### Short task
Set down, please, exactly the lines below that run from the line with "fits inside the tube" to the line with "before = set(bpy.data.objects)", both lines included.

### Provided material
+++

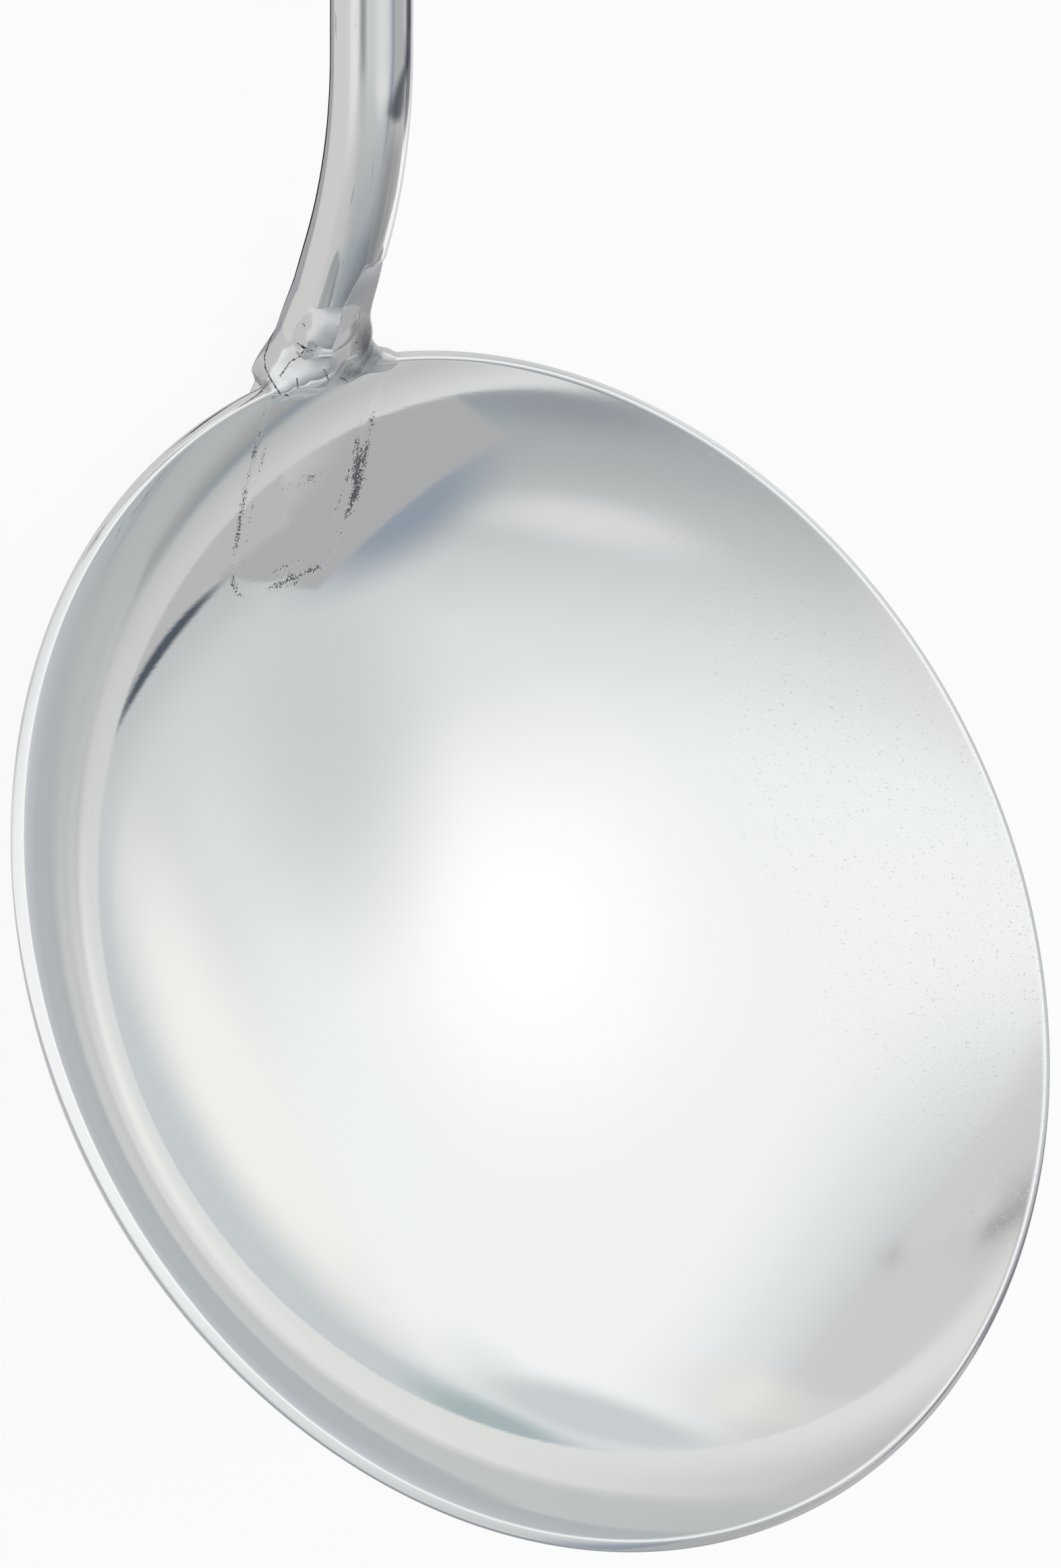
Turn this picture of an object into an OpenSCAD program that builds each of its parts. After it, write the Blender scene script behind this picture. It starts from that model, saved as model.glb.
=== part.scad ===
// Wok ladle of polished stainless steel, lying on a table as it comes to rest:
// on the forged tongue under its bowl and on the round end of its grip.
// Everything is drawn in the bowl's own frame (rim level, handle along +X), and
// at_rest() then leans the whole ladle over onto the table, which is z = 0.
// Units: millimetres and degrees.

/* [Bowl] */
// Outside diameter of the bowl at its rim
bowl_d = 120; // [104:1:140]
// Thickness of the bowl's sheet
bowl_sheet = 1.3; // [1:0.1:1.8]
// Inner radius of the steep outer wall, in section
wall_r = 40; // [34:1:46]
// Inner radius of the shallow dish in the middle, in section
dish_r = 110; // [95:1:140]
// Slope of the wall where it ends at the rim
rim_slope = 60; // [57:1:66]
// Rounding of the polished rim edge
rim_round = 0.45; // [0.3:0.05:0.5]

/* [Forged tongue] */
// Width of the flattened end of the rod, seated under the bowl
tongue_w = 13; // [11:0.5:18]
// Thickness of the flattened end
tongue_t = 2.5; // [2:0.25:4.5]
// Length of the flattened end down the wall, from the rim
tongue_run = 24; // [18:1:28]
// Radius of the two corners at the tip of the tongue
tongue_corner = 5.5; // [3:0.25:5.5]
// Length over which the round rod is forged flat, above the rim
forge_run = 6; // [5:0.5:16]

/* [Handle rod] */
// Diameter of the solid rod
rod_d = 8; // [7:0.5:10]
// How far the rod's axis passes outside the bowl's outer face at the rim
root_offset = 0.7; // [0.2:0.1:1.5]
// Lean of the rod against the rim plane where it is welded on
root_angle = 54.5; // [50:0.5:58]
// Straight round rod between the forged neck and the bend
root_run = 8; // [2:1:18]
// Radius of the bend, at the rod's axis
bend_r = 58; // [40:1:80]
// Lean of the straight handle against the rim plane
handle_angle = 34; // [30:0.5:36]
// Straight rod that shows between the bend and the grip
neck_run = 164; // [120:1:220]

/* [Grip] */
// Outside diameter of the hollow grip
grip_d = 20; // [16:0.5:24]
// Wall of the grip tube and of its end cap
grip_wall = 1; // [0.8:0.1:1.5]
// Length of the cylindrical part of the grip
grip_run = 116; // [90:1:140]
// Length of the swaged nose that closes on the rod
nose_run = 16; // [10:1:22]
// Length of the straight collar at the front of the nose
collar_run = 3; // [2:0.5:5]
// Gap all round between pieces that slide together before they are joined
fit_gap = 0.02; // [0.01:0.01:0.1]
// How far the rod reaches into the grip, past its nose
rod_engage = 22; // [12:1:40]
// Length of the cap's spigot inside the tube
spigot_run = 5; // [3:0.5:7]
// Diameter of the hanging hole drilled through both walls of the grip
hang_hole_d = 6; // [4:0.5:8]
// Distance from the hanging hole to the seam of the end cap
hang_hole_inset = 12; // [12:0.5:20]

/* [Weld] */
// Height of the weld bead over the rim
bead_rise = 2.6; // [2:0.1:3.2]
// Width of the fillet weld along the edges of the tongue
fillet_leg = 1.8; // [1:0.1:2.4]
// Height of that fillet weld off the bowl's wall
fillet_rise = 1.2; // [0.8:0.1:1.8]

/* [Hidden] */
$fn = 96;
hull_fn = 32;
far = 400;          // longer than any piece, for cutting wedges
lap = 0.05;         // how far shapes of one piece run into each other where they join
hair = 0.03;        // step between two round lengths that run into each other
slab = 0.5;         // thickness of the slices that a blend runs between
forge_inset = 0.1;  // how much the blend stands back from the tongue's faces

rod_r = rod_d / 2;
grip_r = grip_d / 2;

// Centre of the wall's arc, set by the rim: the bowl's widest point is bowl_d across and its top is z = 0
wall_x = bowl_d / 2 - rim_round - (wall_r + bowl_sheet - rim_round) * sin(rim_slope);
wall_z = (wall_r + rim_round) * cos(rim_slope) - rim_round;
// The dish is tangent to the wall, at this slope
dish_slope = asin(wall_x / (dish_r - wall_r));
dish_z = wall_z + (dish_r - wall_r) * cos(dish_slope);
wall_out = wall_r + bowl_sheet;
dish_out = dish_r + bowl_sheet;

// Slope at which a line from the centre of the wall's arc just clears the rounded lip
lip_slope = rim_slope + asin(rim_round / wall_r);

// Slope of the wall at the tip of the tongue
tip_slope = rim_slope - tongue_run / wall_out * 180 / PI;

// The rod's axis in the plane y = 0: straight from the root, one bend, straight to the grip
function on_wall(q, a) = [wall_x + q * sin(a), wall_z - q * cos(a)];
function along(p, a, s) = [p[0] + s * cos(a), p[1] + s * sin(a)];
root = on_wall(wall_out + root_offset, rim_slope);
bend_start = along(root, root_angle, forge_run + root_run);
bend_centre = along(bend_start, root_angle - 90, bend_r);
bend_end = along(bend_centre, handle_angle + 90, bend_r);
grip_start = along(bend_end, handle_angle, neck_run);
shoulder = along(grip_start, handle_angle, nose_run);
grip_end = along(shoulder, handle_angle, grip_run);

// Lean that brings a ball of radius r at point p down to the table, with the tongue's outer face on it too
foot_r = wall_out + tongue_t;
function lean(p, r) =
    let (d = [p[0] - wall_x, p[1] - wall_z])
    atan2(d[1], d[0]) - asin((r - foot_r) / norm(d));
rest_lean = min(lean(grip_end, grip_r), lean(shoulder, grip_r));
// Reach of the bowl's back and of the grip's end along the table, from the centre of the wall's arc
function level_x(p) = (p[0] - wall_x) * cos(rest_lean) + (p[1] - wall_z) * sin(rest_lean);
back_x = 90 - rest_lean < rim_slope
    ? level_x([-wall_x, wall_z]) - wall_out
    : level_x([-wall_x - (wall_out - rim_round) * sin(rim_slope),
               wall_z - (wall_out - rim_round) * cos(rim_slope)]) - rim_round;
front_x = level_x(grip_end) + grip_r;

// Lays the ladle on the table, with the origin under the middle of its bounding box
module at_rest() {
    translate([-(back_x + front_x) / 2, 0, foot_r])
        rotate([0, rest_lean, 0])
            translate([-wall_x, 0, -wall_z])
                children();
}

// Puts a shape that is drawn up its own z axis onto the rod's axis at point p
module on_axis(p, a) {
    translate([p[0], 0, p[1]]) rotate([0, 90 - a, 0]) children();
}

// Part of the plane between two slopes, seen from the centre of an arc
module slope_wedge(a, b) {
    polygon([[0, 0], [far * sin(a), -far * cos(a)], [far * sin(b), -far * cos(b)]]);
}

// Band between two radii of one arc of the bowl's section
module arc_band(inner, outer, a, b) {
    intersection() {
        difference() {
            circle(r = outer);
            circle(r = inner);
        }
        slope_wedge(a, b);
    }
}

// Half section of the bowl, in x and z, with its rounded rim edge
module bowl_section() {
    translate([0, dish_z]) arc_band(dish_r, dish_out, 0, dish_slope);
    translate([wall_x, wall_z]) {
        arc_band(wall_r, wall_out, dish_slope, rim_slope);
        rotate(rim_slope - 90) {
            for (q = [wall_r + rim_round, wall_out - rim_round])
                translate([q, 0]) circle(r = rim_round, $fn = 48);
            translate([wall_r + rim_round, -lap])
                square([bowl_sheet - 2 * rim_round, rim_round + lap]);
        }
    }
}

module bowl_solid() {
    rotate_extrude() bowl_section();
}

// Everything inside the bowl's outer face grown by some thickness, up to the plane of the lip.
// No part of the handle may enter it, ungrown. The wall's part runs on under the dish, so that the two join.
module bowl_envelope(grow = 0) {
    rotate_extrude() {
        translate([0, dish_z]) arc_band(dish_r / 2, dish_out + grow, 0, dish_slope);
        translate([wall_x, wall_z]) arc_band(0, wall_out + grow, 0, lip_slope);
    }
}

module bowl() {
    color("gainsboro") at_rest() bowl_solid();
}

// Outline of the tongue seen square to the wall: straight sides, two round corners at the tip
module tongue_outline(grow, up) {
    r = tongue_corner + grow;
    half = tongue_w / 2 + grow;
    run = tongue_chord + grow;
    translate([-half, -up]) square([2 * half, run - r + up]);
    for (s = [-1, 1]) translate([s * (half - r), run - r]) circle(r = r);
    translate([-(half - r), 0]) square([2 * (half - r), run]);
}

// The tongue's tip lies this far from the rim in a straight line
tongue_chord = norm(on_wall(wall_out, rim_slope) - on_wall(wall_out, tip_slope));
tongue_lean = (rim_slope + tip_slope) / 2;

// Cuts the outline of the tongue through the bowl's wall, square to it
module through_wall(grow, up) {
    p = on_wall(wall_out, rim_slope);
    translate([p[0], 0, p[1]])
        rotate([0, 90 - tongue_lean, 0])
            translate([-rod_d, 0, 0])
                rotate([90, 0, 90])
                    rotate(180)
                        linear_extrude(height = 2 * rod_d) tongue_outline(grow, up);
}

// Layer of metal lying on the outside of the wall and the dish
module wall_layer(thickness) {
    difference() {
        bowl_envelope(thickness);
        bowl_envelope();
    }
}

// The tongue before the bowl's outer face is hollowed out of it
module tongue_blank() {
    intersection() {
        bowl_envelope(tongue_t);
        through_wall(0, rod_d);
    }
}

// The rod's end between the tongue and the round rod, forged flatter and wider towards the rim
module forged_neck() {
    edge_r = tongue_t / 2 - forge_inset;
    low = along(on_wall(wall_out + tongue_t / 2, rim_slope), rim_slope, -2 * slab);
    hull() {
        on_axis(along(root, root_angle, forge_run), root_angle)
            cylinder(h = slab, r = rod_r, $fn = hull_fn);
        on_axis(along(root, root_angle, forge_run / 2), root_angle)
            cylinder(h = slab, r = rod_r - forge_inset, $fn = hull_fn);
        for (s = [-1, 1])
            translate([low[0], s * (tongue_w / 2 - tongue_t / 2), low[1]])
                rotate([0, 90 - rim_slope, 0])
                    cylinder(h = slab, r = edge_r, $fn = hull_fn);
    }
}

// Straight rod from point p, run into its neighbours at both ends and a hair slimmer than the bend
module straight_rod(p, a, length) {
    on_axis(along(p, a, -lap), a) cylinder(h = length + 2 * lap, r = rod_r - hair);
}

module rod_bend() {
    turn = root_angle - handle_angle;
    translate([bend_centre[0], 0, bend_centre[1]])
        rotate([90, 0, 0])
            rotate(handle_angle + 90)
                rotate_extrude(angle = turn) translate([bend_r, 0]) circle(r = rod_r);
}

module rod_solid() {
    straight_rod(along(root, root_angle, forge_run), root_angle, root_run);
    rod_bend();
    straight_rod(bend_end, handle_angle, neck_run + nose_run + rod_engage);
}

// Round rod, forged neck and tongue as one piece, with the bowl's outer face as its seat
module handle_solid() {
    difference() {
        union() {
            rod_solid();
            forged_neck();
            tongue_blank();
        }
        bowl_envelope();
    }
}

module handle_rod() {
    color("silver") at_rest() handle_solid();
}

// Puddles that the rim weld is blended from:
// [place across the tongue, height up the rod, size], as shares of tongue_w, bead_rise and bead_rise
bead_puddles = [[-0.5, 0, 0.7], [-0.16, 1.5, 0.9], [0.12, 1.9, 0.95], [0.42, 0.3, 0.7], [0.02, 0.2, 1]];

// One run of weld metal over the rim, filling the step between the rim and the front of the rod
module rim_weld() {
    color("lightslategray") at_rest()
        difference() {
            hull()
                for (b = bead_puddles) {
                    p = along([bowl_d / 2 - bowl_sheet, 0], root_angle, b[1] * bead_rise);
                    translate([p[0], b[0] * tongue_w, p[1]]) sphere(r = b[2] * bead_rise, $fn = 24);
                }
            bowl_solid();
            forged_neck();
            straight_rod(along(root, root_angle, forge_run), root_angle, root_run);
            tongue_blank();
        }
}

// Fillet weld round the edges of the tongue, on the outside of the bowl, dressed flat
module tongue_weld() {
    color("darkgray") at_rest()
        difference() {
            intersection() {
                wall_layer(fillet_rise);
                through_wall(fillet_leg, -fillet_leg);
            }
            tongue_blank();
        }
}

module grip_section() {
    bore = grip_r - grip_wall;
    mouth = rod_r + fit_gap;
    polygon([
        [mouth, 0], [mouth + grip_wall, 0], [mouth + grip_wall, collar_run],
        [grip_r, nose_run], [grip_r, nose_run + grip_run],
        [bore, nose_run + grip_run], [bore, nose_run + grip_wall],
        [mouth, collar_run + grip_wall],
    ]);
}

module grip_tube() {
    color("gainsboro") at_rest()
        on_axis(grip_start, handle_angle)
            difference() {
                rotate_extrude() grip_section();
                translate([0, 0, nose_run + grip_run - hang_hole_inset])
                    rotate([0, 90, 0])
                        cylinder(h = 2 * grip_d, r = hang_hole_d / 2, center = true);
            }
}

// Pressed dome that closes the grip, with a spigot that fits inside the tube
module grip_cap() {
    bore = grip_r - grip_wall;
    color("silver") at_rest()
        on_axis(grip_end, handle_angle)
            rotate_extrude() {
                intersection() {
                    difference() {
                        circle(r = grip_r);
                        circle(r = bore);
                    }
                    square(grip_d);
                }
                translate([bore - fit_gap - grip_wall, -spigot_run])
                    square([grip_wall, spigot_run + 2 * grip_wall]);
            }
}

bowl();
handle_rod();
rim_weld();
tongue_weld();
grip_tube();
grip_cap();
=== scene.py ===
import math

import bpy
import numpy as np
from mathutils import Matrix, Vector


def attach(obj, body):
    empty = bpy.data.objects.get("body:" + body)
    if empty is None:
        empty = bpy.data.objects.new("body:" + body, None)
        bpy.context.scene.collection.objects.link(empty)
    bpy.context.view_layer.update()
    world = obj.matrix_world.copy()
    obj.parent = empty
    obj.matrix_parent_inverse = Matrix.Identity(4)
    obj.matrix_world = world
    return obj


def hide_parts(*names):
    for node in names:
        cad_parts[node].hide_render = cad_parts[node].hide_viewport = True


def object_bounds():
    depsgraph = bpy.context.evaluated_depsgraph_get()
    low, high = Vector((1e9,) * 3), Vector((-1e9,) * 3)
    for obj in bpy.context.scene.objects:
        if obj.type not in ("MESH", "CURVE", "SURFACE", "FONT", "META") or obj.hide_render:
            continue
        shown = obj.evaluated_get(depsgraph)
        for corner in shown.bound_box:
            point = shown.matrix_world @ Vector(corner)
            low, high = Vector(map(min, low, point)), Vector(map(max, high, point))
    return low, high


# Wok ladle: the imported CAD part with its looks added. The part's shapes are worked out in millimetres in the
# bowl's own frame (rim level, handle along +X) and laid on the table in metres by onTable().

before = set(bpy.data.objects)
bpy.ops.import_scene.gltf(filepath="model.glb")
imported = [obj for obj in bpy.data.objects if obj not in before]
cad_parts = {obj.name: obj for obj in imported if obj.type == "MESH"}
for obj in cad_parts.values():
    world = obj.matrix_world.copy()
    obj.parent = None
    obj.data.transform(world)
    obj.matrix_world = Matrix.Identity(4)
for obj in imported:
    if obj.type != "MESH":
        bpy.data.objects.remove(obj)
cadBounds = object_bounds()
scene = bpy.context.scene
mm = 0.001


def hexColour(code):
    # sRGB hex to the linear values that shaders work in
    parts = [int(code[i:i + 2], 16) / 255 for i in (1, 3, 5)]
    return tuple(c / 12.92 if c <= 0.04045 else ((c + 0.055) / 1.055) ** 2.4 for c in parts) + (1.0,)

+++

### Solution to this task
// Pressed dome that closes the grip, with a spigot that fits inside the tube
module grip_cap() {
    bore = grip_r - grip_wall;
    color("silver") at_rest()
        on_axis(grip_end, handle_angle)
            rotate_extrude() {
                intersection() {
                    difference() {
                        circle(r = grip_r);
                        circle(r = bore);
                    }
                    square(grip_d);
                }
                translate([bore - fit_gap - grip_wall, -spigot_run])
                    square([grip_wall, spigot_run + 2 * grip_wall]);
            }
}

bowl();
handle_rod();
rim_weld();
tongue_weld();
grip_tube();
grip_cap();
=== scene.py ===
import math

import bpy
import numpy as np
from mathutils import Matrix, Vector


def attach(obj, body):
    empty = bpy.data.objects.get("body:" + body)
    if empty is None:
        empty = bpy.data.objects.new("body:" + body, None)
        bpy.context.scene.collection.objects.link(empty)
    bpy.context.view_layer.update()
    world = obj.matrix_world.copy()
    obj.parent = empty
    obj.matrix_parent_inverse = Matrix.Identity(4)
    obj.matrix_world = world
    return obj


def hide_parts(*names):
    for node in names:
        cad_parts[node].hide_render = cad_parts[node].hide_viewport = True


def object_bounds():
    depsgraph = bpy.context.evaluated_depsgraph_get()
    low, high = Vector((1e9,) * 3), Vector((-1e9,) * 3)
    for obj in bpy.context.scene.objects:
        if obj.type not in ("MESH", "CURVE", "SURFACE", "FONT", "META") or obj.hide_render:
            continue
        shown = obj.evaluated_get(depsgraph)
        for corner in shown.bound_box:
            point = shown.matrix_world @ Vector(corner)
            low, high = Vector(map(min, low, point)), Vector(map(max, high, point))
    return low, high


# Wok ladle: the imported CAD part with its looks added. The part's shapes are worked out in millimetres in the
# bowl's own frame (rim level, handle along +X) and laid on the table in metres by onTable().

before = set(bpy.data.objects)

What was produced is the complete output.